__Goal__. Output each line of the material exactly as it stands.

__Data for this exercise__.
##########

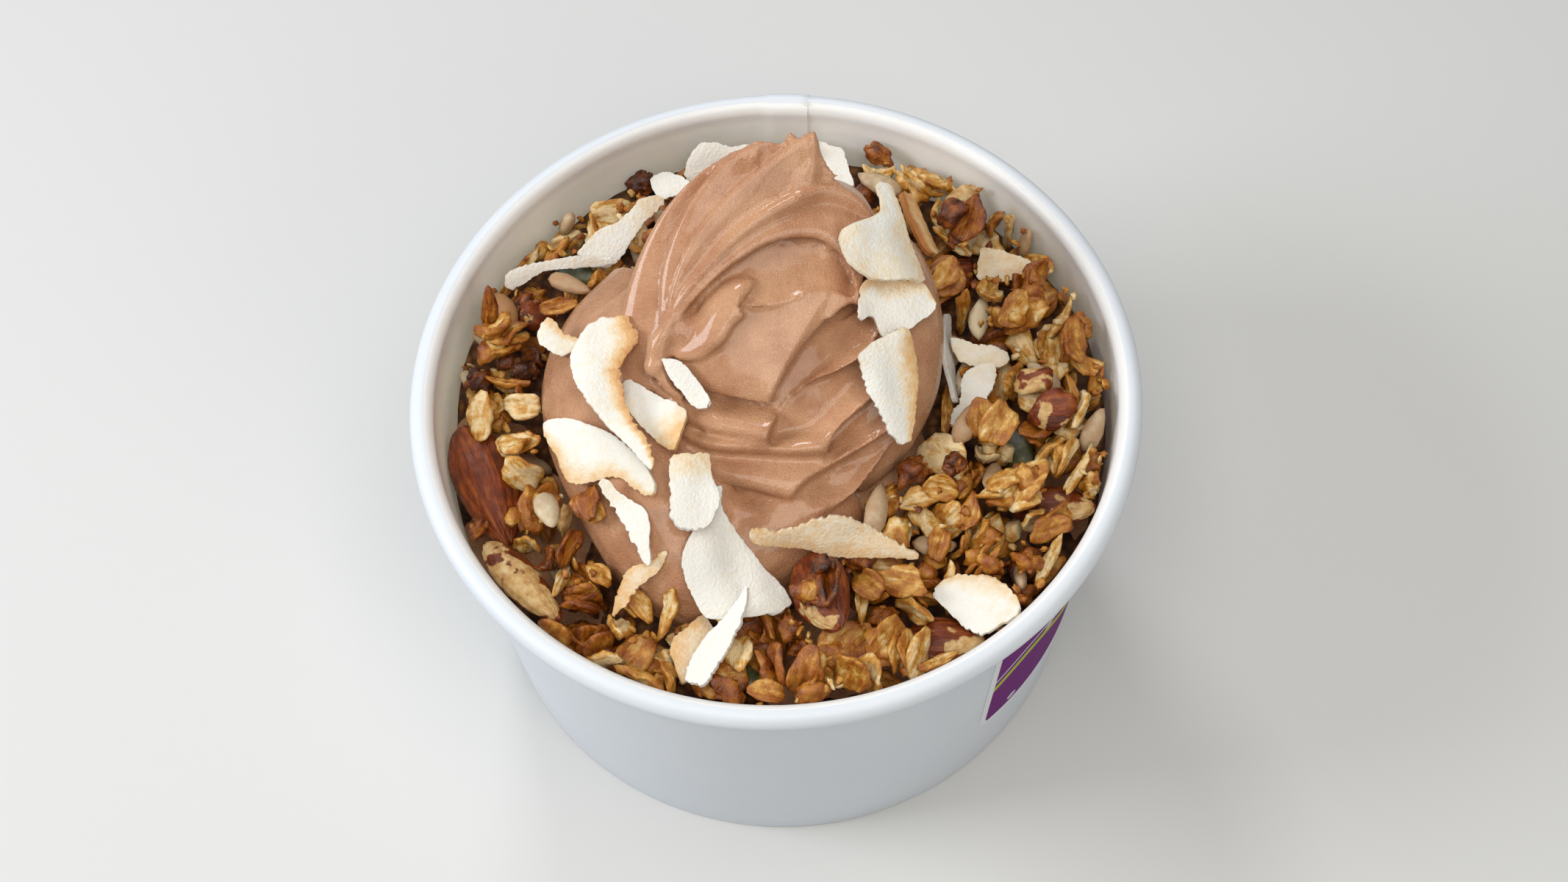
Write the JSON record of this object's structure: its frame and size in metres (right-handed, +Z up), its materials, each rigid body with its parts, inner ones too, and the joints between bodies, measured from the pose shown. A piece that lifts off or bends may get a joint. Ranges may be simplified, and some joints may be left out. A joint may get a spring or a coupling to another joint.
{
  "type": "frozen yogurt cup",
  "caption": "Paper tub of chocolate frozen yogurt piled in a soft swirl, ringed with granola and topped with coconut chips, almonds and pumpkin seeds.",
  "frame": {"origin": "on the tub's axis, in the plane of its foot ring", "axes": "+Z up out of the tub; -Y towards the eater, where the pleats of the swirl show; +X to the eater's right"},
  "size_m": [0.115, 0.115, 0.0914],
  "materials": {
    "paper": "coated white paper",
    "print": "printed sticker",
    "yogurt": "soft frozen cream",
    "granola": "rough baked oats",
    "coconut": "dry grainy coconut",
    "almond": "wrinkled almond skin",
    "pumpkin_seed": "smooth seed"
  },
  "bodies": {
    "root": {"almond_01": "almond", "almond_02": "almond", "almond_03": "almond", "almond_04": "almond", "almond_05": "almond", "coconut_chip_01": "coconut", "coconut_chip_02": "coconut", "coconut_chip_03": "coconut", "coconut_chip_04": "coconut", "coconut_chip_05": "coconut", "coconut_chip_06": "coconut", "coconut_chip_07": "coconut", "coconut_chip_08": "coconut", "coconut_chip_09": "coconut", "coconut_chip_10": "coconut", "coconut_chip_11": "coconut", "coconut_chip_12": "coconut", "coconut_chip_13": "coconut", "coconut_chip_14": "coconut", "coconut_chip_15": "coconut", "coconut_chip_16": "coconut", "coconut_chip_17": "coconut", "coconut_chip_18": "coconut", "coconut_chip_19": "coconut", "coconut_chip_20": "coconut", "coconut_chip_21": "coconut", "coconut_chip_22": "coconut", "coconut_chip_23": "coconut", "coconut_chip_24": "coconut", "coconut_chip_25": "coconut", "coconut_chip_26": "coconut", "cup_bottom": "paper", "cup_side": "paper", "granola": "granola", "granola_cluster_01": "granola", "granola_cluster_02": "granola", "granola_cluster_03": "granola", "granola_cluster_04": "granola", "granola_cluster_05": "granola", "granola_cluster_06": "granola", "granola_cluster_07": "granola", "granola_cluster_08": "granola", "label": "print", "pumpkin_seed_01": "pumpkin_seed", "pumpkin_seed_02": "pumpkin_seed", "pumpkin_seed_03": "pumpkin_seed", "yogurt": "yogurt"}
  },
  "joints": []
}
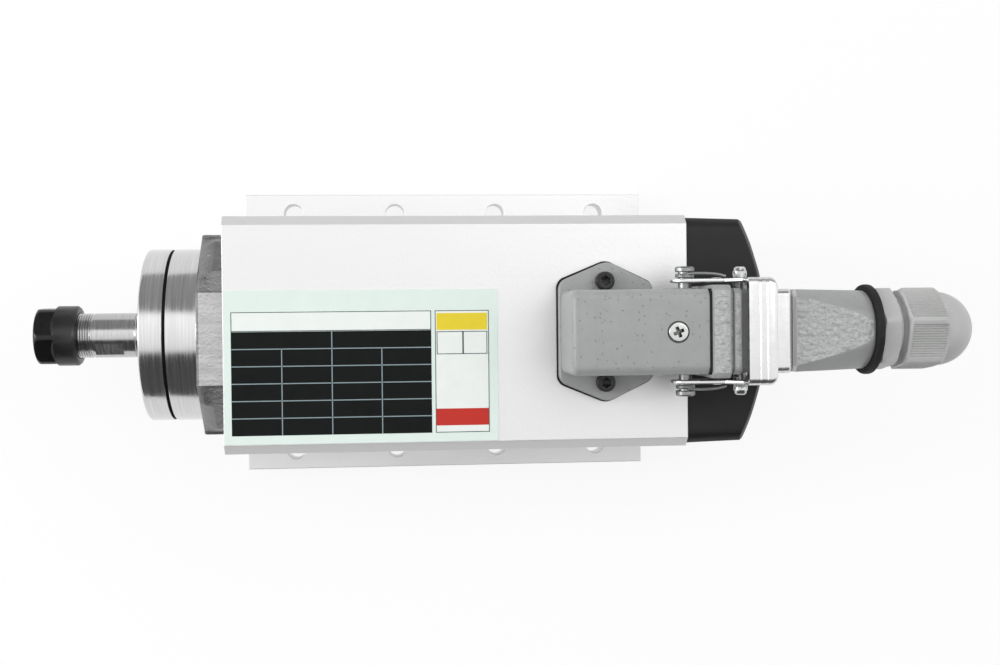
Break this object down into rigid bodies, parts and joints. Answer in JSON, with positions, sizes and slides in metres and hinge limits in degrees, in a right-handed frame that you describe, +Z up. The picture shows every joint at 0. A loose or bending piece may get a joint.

##########

__Full output__.
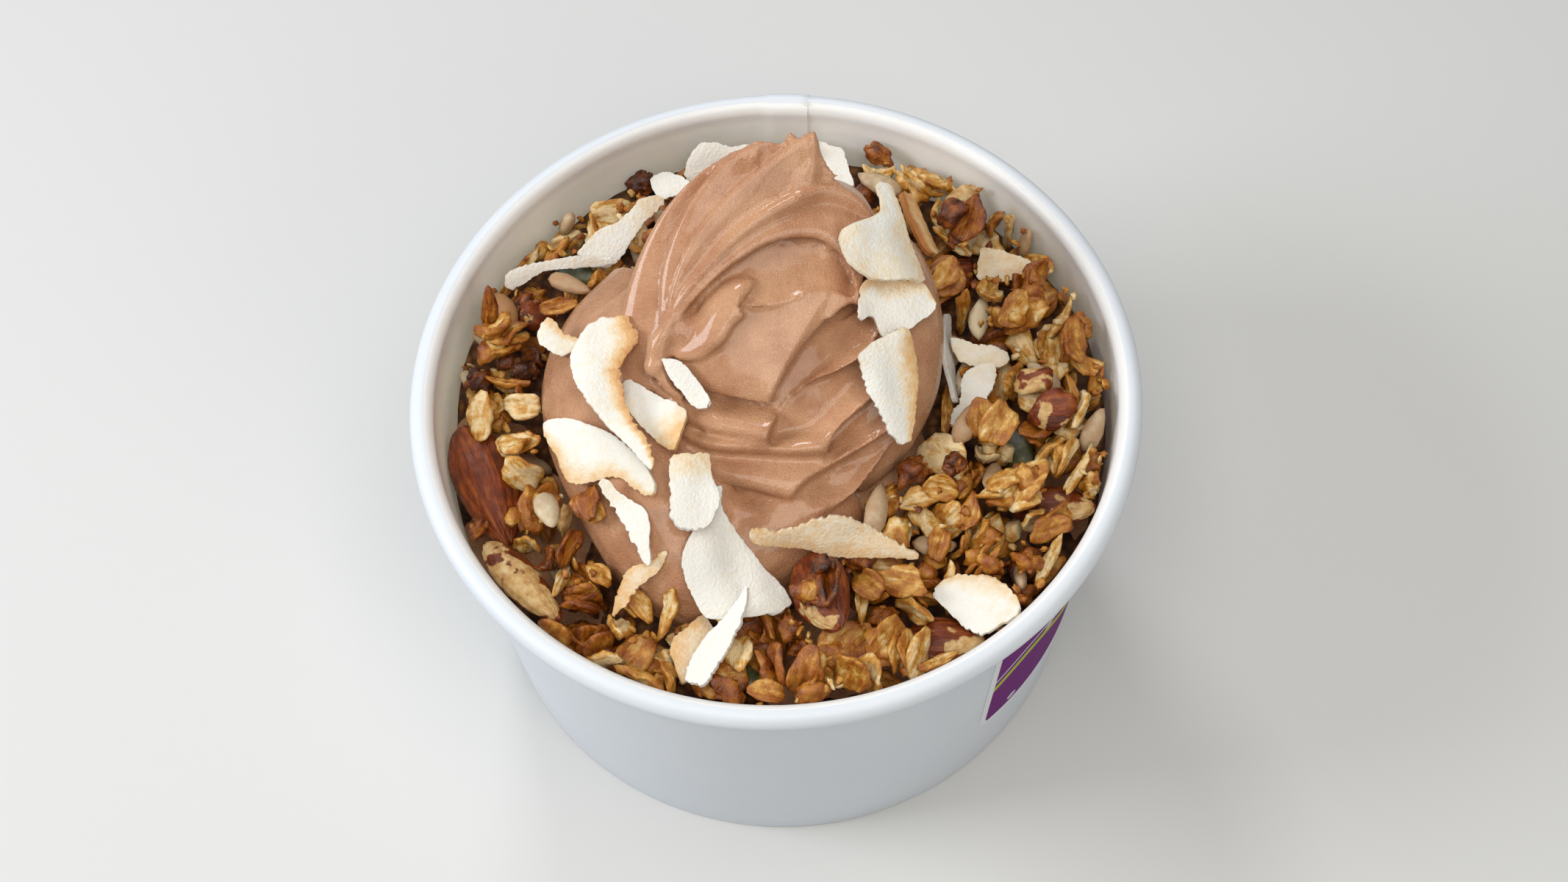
Write the JSON record of this object's structure: its frame and size in metres (right-handed, +Z up), its materials, each rigid body with its parts, inner ones too, and the joints between bodies, measured from the pose shown. A piece that lifts off or bends may get a joint. Ranges may be simplified, and some joints may be left out. A joint may get a spring or a coupling to another joint.
{
  "type": "frozen yogurt cup",
  "caption": "Paper tub of chocolate frozen yogurt piled in a soft swirl, ringed with granola and topped with coconut chips, almonds and pumpkin seeds.",
  "frame": {"origin": "on the tub's axis, in the plane of its foot ring", "axes": "+Z up out of the tub; -Y towards the eater, where the pleats of the swirl show; +X to the eater's right"},
  "size_m": [0.115, 0.115, 0.0914],
  "materials": {
    "paper": "coated white paper",
    "print": "printed sticker",
    "yogurt": "soft frozen cream",
    "granola": "rough baked oats",
    "coconut": "dry grainy coconut",
    "almond": "wrinkled almond skin",
    "pumpkin_seed": "smooth seed"
  },
  "bodies": {
    "root": {"almond_01": "almond", "almond_02": "almond", "almond_03": "almond", "almond_04": "almond", "almond_05": "almond", "coconut_chip_01": "coconut", "coconut_chip_02": "coconut", "coconut_chip_03": "coconut", "coconut_chip_04": "coconut", "coconut_chip_05": "coconut", "coconut_chip_06": "coconut", "coconut_chip_07": "coconut", "coconut_chip_08": "coconut", "coconut_chip_09": "coconut", "coconut_chip_10": "coconut", "coconut_chip_11": "coconut", "coconut_chip_12": "coconut", "coconut_chip_13": "coconut", "coconut_chip_14": "coconut", "coconut_chip_15": "coconut", "coconut_chip_16": "coconut", "coconut_chip_17": "coconut", "coconut_chip_18": "coconut", "coconut_chip_19": "coconut", "coconut_chip_20": "coconut", "coconut_chip_21": "coconut", "coconut_chip_22": "coconut", "coconut_chip_23": "coconut", "coconut_chip_24": "coconut", "coconut_chip_25": "coconut", "coconut_chip_26": "coconut", "cup_bottom": "paper", "cup_side": "paper", "granola": "granola", "granola_cluster_01": "granola", "granola_cluster_02": "granola", "granola_cluster_03": "granola", "granola_cluster_04": "granola", "granola_cluster_05": "granola", "granola_cluster_06": "granola", "granola_cluster_07": "granola", "granola_cluster_08": "granola", "label": "print", "pumpkin_seed_01": "pumpkin_seed", "pumpkin_seed_02": "pumpkin_seed", "pumpkin_seed_03": "pumpkin_seed", "yogurt": "yogurt"}
  },
  "joints": []
}
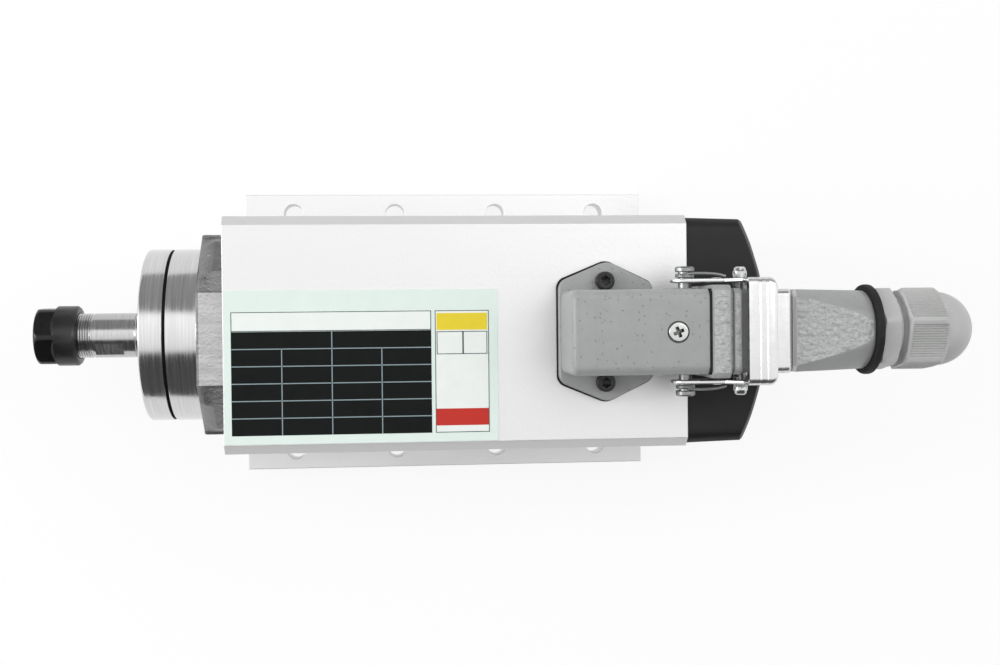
Break this object down into rigid bodies, parts and joints. Answer in JSON, with positions, sizes and slides in metres and hinge limits in degrees, in a right-handed frame that you describe, +Z up. The picture shows every joint at 0. A loose or bending piece may get a joint.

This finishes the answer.